O’Cain’s suggested compromise would be a directive from the Legislature that “each community handle this themselves” with the requirement “that they must do something.”
On some of Laurel Park’s smaller lots “a builder could plop down a triplex and it would be fine” under Edwards’ legislation, O’Cain said. “We have some very narrow roads. The density would not accommodate enough parking. We would have vehicles parking on narrow roads, making it unsafe for our fire department to get through…. We are very much opposed to this bill.”
Bill targets conditional use permitting
Edwards also defended the part of his bill that restricts conditional use permits, which have become a common form of rezoning by the Hendersonville City Council and Henderson County Board of Commissioners. That form of rezoning allows local government to impose restrictions on everything from lighting to noise to hours of operation to sidewalks and open space. One example locally was the county commission’s vote in favor of a 699-unit residential development on the Tap Root Dairy property, which imposed dozens of conditions on the developer.
“I’ve heard a lot of good arguments from folks on why conditional use permits are necessary,” Edwards said, “but I believe in just listening to builders and developers and property owners around our district and around the state, the original intent of conditional use zoning has gone well beyond what was intended.”

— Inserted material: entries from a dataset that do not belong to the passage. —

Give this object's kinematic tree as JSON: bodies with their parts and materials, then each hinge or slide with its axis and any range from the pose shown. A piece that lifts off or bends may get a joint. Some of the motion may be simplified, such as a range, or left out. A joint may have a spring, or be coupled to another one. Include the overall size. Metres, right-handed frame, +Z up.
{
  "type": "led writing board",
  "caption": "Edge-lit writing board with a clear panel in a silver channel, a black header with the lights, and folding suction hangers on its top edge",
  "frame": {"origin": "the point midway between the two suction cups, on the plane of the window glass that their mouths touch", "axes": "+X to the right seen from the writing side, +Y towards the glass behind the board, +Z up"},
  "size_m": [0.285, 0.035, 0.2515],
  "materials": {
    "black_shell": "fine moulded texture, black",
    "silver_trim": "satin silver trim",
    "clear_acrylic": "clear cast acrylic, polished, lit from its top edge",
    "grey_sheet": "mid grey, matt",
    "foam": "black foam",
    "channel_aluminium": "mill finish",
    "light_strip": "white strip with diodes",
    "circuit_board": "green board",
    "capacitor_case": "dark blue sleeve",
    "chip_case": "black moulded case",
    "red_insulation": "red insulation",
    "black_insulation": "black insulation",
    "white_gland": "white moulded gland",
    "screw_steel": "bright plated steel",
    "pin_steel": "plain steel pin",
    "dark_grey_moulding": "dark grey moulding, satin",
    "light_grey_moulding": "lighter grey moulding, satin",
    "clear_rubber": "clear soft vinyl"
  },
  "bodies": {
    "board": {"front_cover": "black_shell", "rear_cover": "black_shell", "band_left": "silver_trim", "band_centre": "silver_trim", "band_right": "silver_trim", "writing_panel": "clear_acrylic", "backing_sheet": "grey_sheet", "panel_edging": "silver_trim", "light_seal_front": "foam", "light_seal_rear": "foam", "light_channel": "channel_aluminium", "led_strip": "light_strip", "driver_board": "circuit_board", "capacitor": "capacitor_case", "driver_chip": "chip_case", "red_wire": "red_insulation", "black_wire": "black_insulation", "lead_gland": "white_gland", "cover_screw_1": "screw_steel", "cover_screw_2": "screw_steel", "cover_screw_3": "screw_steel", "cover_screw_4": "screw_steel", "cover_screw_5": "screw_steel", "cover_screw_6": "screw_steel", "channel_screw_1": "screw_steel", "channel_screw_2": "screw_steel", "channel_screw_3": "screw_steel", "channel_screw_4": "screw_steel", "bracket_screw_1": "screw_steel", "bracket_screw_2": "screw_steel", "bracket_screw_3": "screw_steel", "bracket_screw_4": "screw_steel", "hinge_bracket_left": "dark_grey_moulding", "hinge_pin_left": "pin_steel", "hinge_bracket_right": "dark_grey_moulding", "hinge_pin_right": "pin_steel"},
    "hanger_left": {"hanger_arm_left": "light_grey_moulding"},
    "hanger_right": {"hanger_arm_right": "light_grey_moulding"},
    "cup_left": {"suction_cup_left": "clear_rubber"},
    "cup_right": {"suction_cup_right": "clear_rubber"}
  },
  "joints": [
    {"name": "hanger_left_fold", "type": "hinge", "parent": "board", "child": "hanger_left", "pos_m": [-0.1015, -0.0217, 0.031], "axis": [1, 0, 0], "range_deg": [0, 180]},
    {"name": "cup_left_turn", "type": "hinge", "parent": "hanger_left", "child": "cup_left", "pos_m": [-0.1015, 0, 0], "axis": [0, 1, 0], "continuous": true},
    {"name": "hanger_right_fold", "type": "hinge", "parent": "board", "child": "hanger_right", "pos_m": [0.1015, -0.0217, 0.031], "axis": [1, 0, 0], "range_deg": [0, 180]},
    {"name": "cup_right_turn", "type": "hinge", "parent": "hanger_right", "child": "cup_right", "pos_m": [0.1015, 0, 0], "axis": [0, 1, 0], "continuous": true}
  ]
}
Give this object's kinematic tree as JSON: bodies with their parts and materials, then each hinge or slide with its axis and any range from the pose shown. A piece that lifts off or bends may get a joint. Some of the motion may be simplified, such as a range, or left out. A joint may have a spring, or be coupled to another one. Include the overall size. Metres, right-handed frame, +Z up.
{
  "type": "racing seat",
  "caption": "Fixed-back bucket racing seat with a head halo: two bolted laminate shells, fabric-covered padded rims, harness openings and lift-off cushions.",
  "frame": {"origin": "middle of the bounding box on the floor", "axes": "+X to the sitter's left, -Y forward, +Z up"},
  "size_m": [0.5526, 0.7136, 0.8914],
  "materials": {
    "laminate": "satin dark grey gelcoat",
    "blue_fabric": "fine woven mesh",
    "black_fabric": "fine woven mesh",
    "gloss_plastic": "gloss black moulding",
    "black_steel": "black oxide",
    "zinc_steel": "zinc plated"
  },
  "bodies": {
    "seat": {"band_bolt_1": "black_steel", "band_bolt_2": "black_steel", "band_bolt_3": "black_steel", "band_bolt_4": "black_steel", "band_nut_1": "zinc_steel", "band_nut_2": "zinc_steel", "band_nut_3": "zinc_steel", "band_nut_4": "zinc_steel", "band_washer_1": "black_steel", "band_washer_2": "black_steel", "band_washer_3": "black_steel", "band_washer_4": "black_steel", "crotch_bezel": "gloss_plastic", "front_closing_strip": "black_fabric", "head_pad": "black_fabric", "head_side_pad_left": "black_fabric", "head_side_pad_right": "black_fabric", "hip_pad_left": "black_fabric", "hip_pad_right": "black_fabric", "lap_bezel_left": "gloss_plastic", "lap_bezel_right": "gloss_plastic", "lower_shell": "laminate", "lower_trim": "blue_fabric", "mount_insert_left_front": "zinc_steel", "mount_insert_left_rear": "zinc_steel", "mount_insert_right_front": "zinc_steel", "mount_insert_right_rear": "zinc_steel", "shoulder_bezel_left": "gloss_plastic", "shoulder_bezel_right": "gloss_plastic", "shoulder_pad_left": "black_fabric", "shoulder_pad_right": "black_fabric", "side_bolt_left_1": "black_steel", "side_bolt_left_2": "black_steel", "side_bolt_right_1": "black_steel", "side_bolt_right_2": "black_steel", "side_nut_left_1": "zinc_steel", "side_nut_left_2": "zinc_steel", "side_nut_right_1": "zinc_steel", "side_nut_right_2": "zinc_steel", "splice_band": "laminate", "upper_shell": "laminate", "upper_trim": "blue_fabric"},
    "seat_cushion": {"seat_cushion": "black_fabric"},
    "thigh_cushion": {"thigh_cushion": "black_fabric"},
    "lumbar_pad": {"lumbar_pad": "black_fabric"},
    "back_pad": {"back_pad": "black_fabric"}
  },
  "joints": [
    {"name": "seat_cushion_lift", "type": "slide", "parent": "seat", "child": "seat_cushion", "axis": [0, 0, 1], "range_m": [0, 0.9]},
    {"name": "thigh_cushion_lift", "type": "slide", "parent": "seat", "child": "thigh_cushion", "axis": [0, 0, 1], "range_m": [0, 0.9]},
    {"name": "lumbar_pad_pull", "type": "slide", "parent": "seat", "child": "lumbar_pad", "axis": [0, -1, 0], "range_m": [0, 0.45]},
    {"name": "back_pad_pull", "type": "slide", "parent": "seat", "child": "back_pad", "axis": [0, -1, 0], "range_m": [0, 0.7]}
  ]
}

He closed his defense of the bill before the Land of Sky members by issuing a challenge to “all of you out there that are opponents of this bill. I offer you the personal challenge that next time you hire a policeman, a fireman, an administrator, a sanitation worker in your local government — if you’ll put them in a car with you and drive them inside the borders of your local government and help them find a place to live that they can afford based on the salary that you offered them.”